HISTORY OF THE MARQUETRY

Inlaid work with wood or marble existed before Jésus-Christ. In fifteenth century, the technique of intarsiatori consisted to scoop out a solid wood panel to set in pieces of mother of perl, pewter, ivory or stone. We musn't confuse marquetry with this kind of technique which came from Orient.

Intarsia didn't interest french artisans contrary to marquetry.

The Italians (Florence) created a technique which made it possible to cover furniture or object with a veneering. The fine leaves of wood were cut with the help of a small saw "le bocfil".

The Flemish, the Italians, the German and the Dutch artists will master this art before the French who will practise it brilliantly afterwards. The french king Henri IV will send some artisans in Germany and Flanders in order to they study this method of veneering.

The German artisans will invent a technique of "marquetry named "by superposition" that André-Charles Boulle will improve. This technique will take the name of this cabinet maker of king Louis XIV. André-Charles Boulle is the first one acquiring a international fame. In inlaid work, he used particularly scale of tortoise and brass.

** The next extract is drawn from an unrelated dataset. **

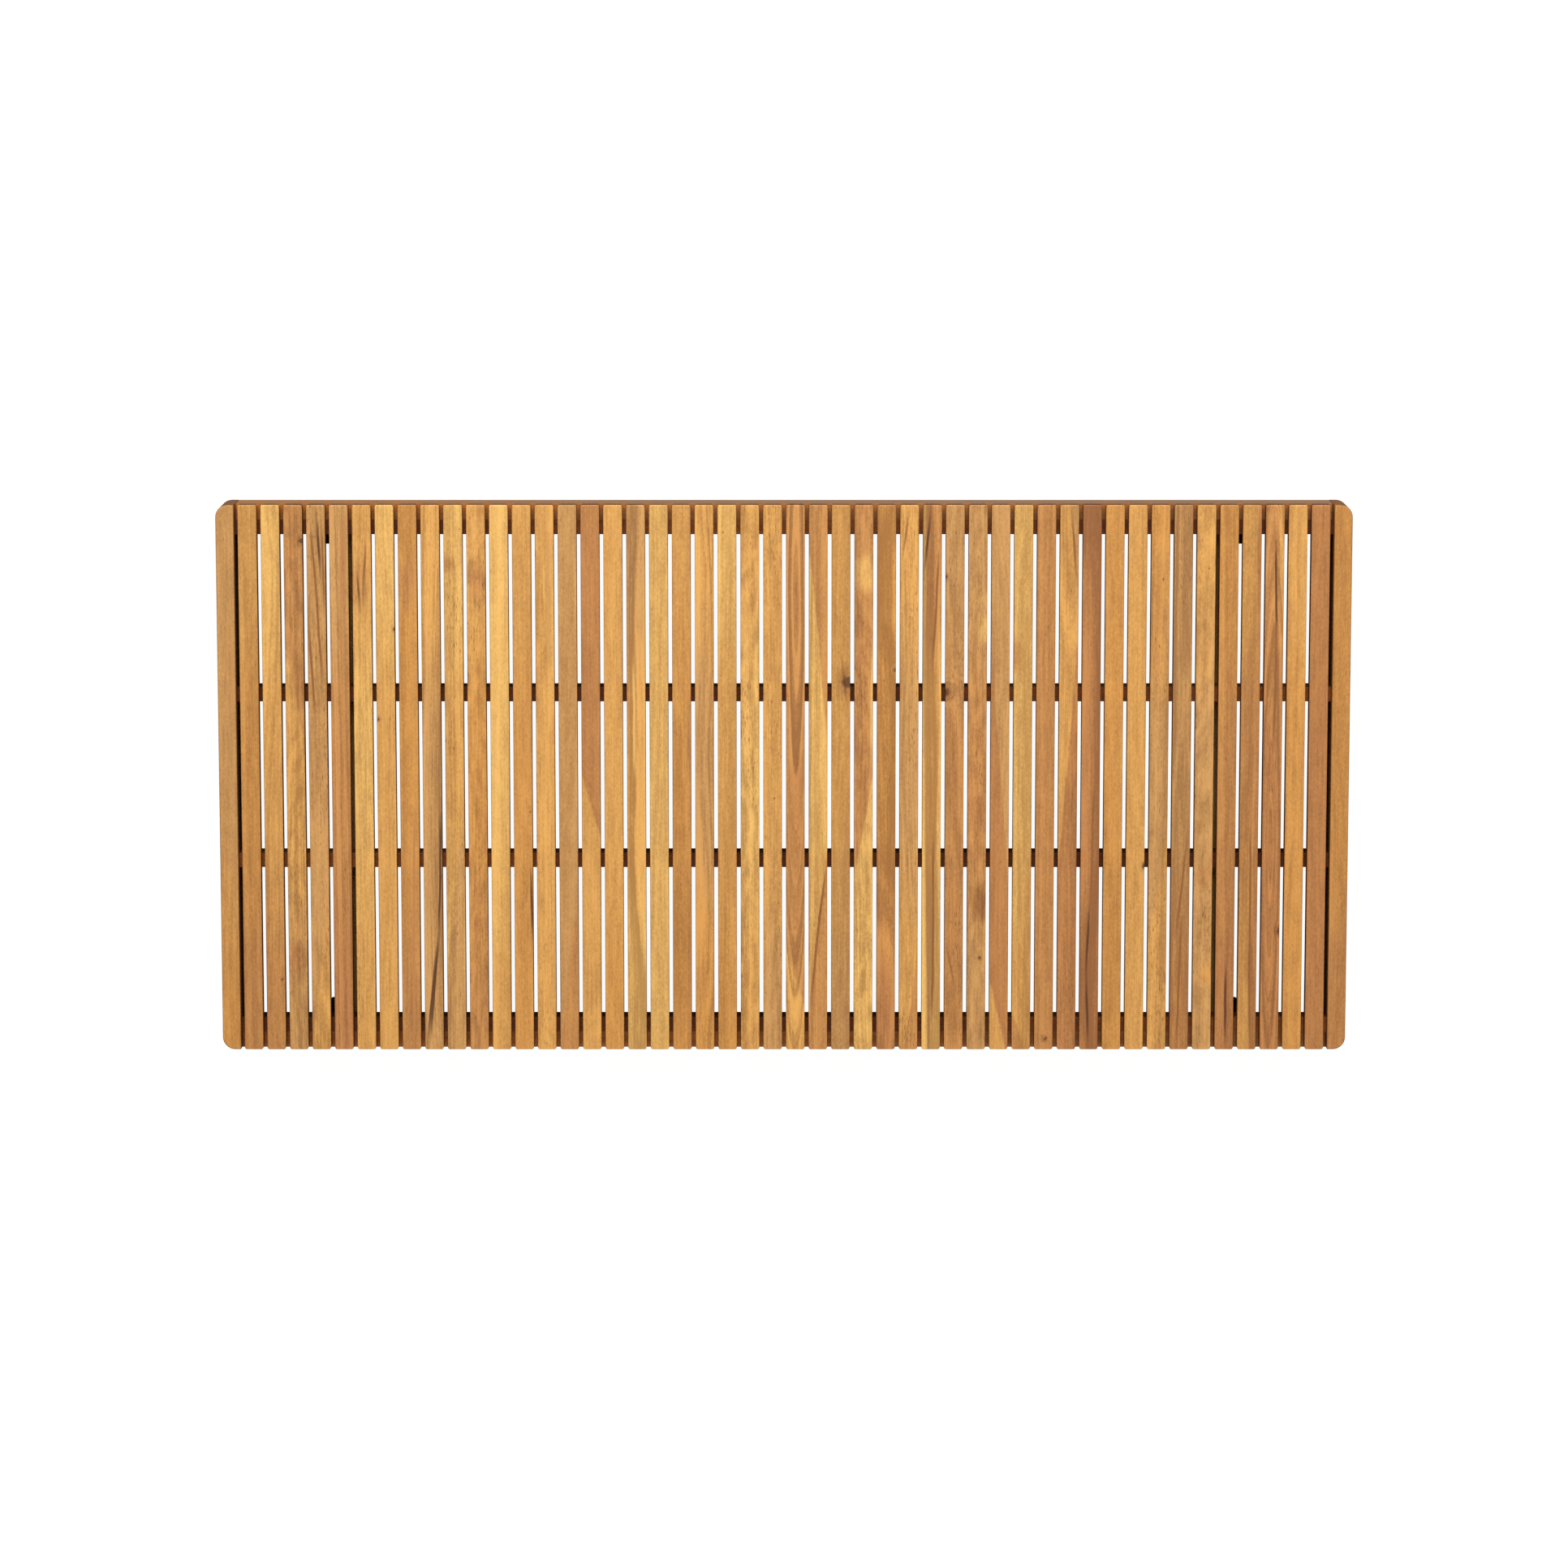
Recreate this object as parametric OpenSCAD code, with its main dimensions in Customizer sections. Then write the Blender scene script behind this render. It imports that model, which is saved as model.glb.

At the end of nineteenth century, this art declined. Under Napoléon III, all previous styles are imitated.

The beginning of twentieth century saw the rebirth of marquetry with Modern Style. Gallé, Majorelle and others knew to make this magnifical art renew.

At the present time, industrialization made it lost all of its charm. However it still existes talented artisans who restore the wonders which come us of past. Fortunatelly, this technique isn't lost. All the more as a new method named "by pumicing" has been discovered. This one makes it possible to realize effects very interesting of transparency.